Après chaque filage, pendant qu’on règle les lumières sur le plateau mais aussi la projection des images sur les écrans, les artistes ont droit à une pause plus ou moins longue. Certains restent sur la scène pour revoir leurs déplacements ou travailler les enchaînements de leur chorégraphie. D’autres font part de problèmes techniques, comme Anne Warin (Yokébed) qui, alors qu’elle vient de chanter « Laisse mon peuple s’en aller » et que son micro est encore branché, s’adresse à l’ingénieur du son : « À la fin avec les chœurs, je ne m’entendais plus dans l’oreillette, j’ai chanté faux ! » Aussitôt Daniel Lévi (Moïse) et Ahmed Mouici (Ramsès) viennent la rassurer et lui donner des conseils. Il existe une incontestable solidarité et fraternité au sein de la troupe. Avant de quitter le plateau, Lisbeth Gudbaek (Bithia), quant à elle, arrange l’ourlet de sa magnifique robe. Eh oui, ça arrive même aux robes Sonia Rykiel !
Pharaon boit du Coca !
Pendant la pause la plus longue, toute la troupe se retrouve en coulisse derrière la scène. C’est la pause « casse-croûte ». Des sandwichs ont été préparés. Un distributeur de boissons est également à leur disposition. Avouez que ce n’est pas tous les jours qu’on a l’occasion de voir un pharaon en costume d’apparat prendre un Coca ! Les artistes en profitent pour se détendre, se défouler, plaisanter ou tout simplement se reposer dans leur loge. Certains d’entre eux, assis par terre et plein d’entrain, improvisent un superbe « Oh Happy Day » a cappella et à plusieurs voix. Si, pour la plupart cette pause est un vrai moment de détente, pour Daniel Lévi, premier rôle oblige, c’est plutôt un marathon des interviews ! Il nous reçoit dans sa loge, entre une équipe de M6 et une autre de RTL. Et un peu plus tard, il doit partir afin de participer à l’enregistrement d’un « Tapis Rouge » sur France2. Pascal Obispo (compositeur des Dix Commandements) l’y a convié pour chanter un duo avec lui.

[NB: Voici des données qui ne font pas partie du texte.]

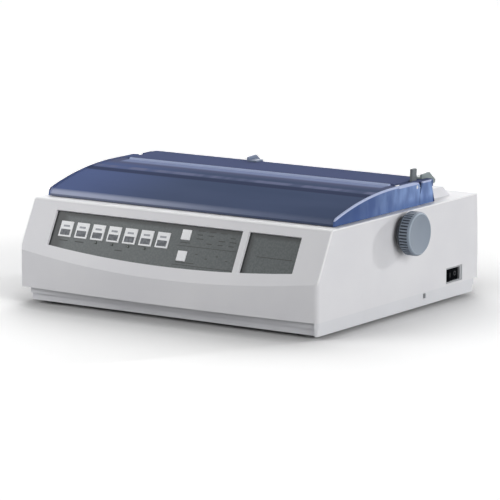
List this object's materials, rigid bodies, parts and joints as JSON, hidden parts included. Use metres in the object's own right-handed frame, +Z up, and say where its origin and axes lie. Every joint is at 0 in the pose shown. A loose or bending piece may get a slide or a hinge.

Du coup, la répétition reprend sans lui. C’est l’occasion de découvrir sa doublure, celui qui le remplacera toutes les soirées du vendredi et les matinées du samedi. Il s’appelle Joshaï. On remarque immédiatement de fortes similitudes dans l’aspect physique mais ce qui frappe encore davantage c’est la voix. Incroyable mais c’est pratiquement la même ! Il est moins à l’aise dans les déplacements que Daniel Lévi, ce qui est normal, il répète moins souvent le rôle. Mais le metteur en scène et le chorégraphe sont très compréhensifs et l’aident beaucoup.
Tout le monde semble satisfait du travail effectué, particulièrement Élie Chouraqui qui lance aux artistes un chaleureux et paternel « c’est bien les enfants, bravo ! ».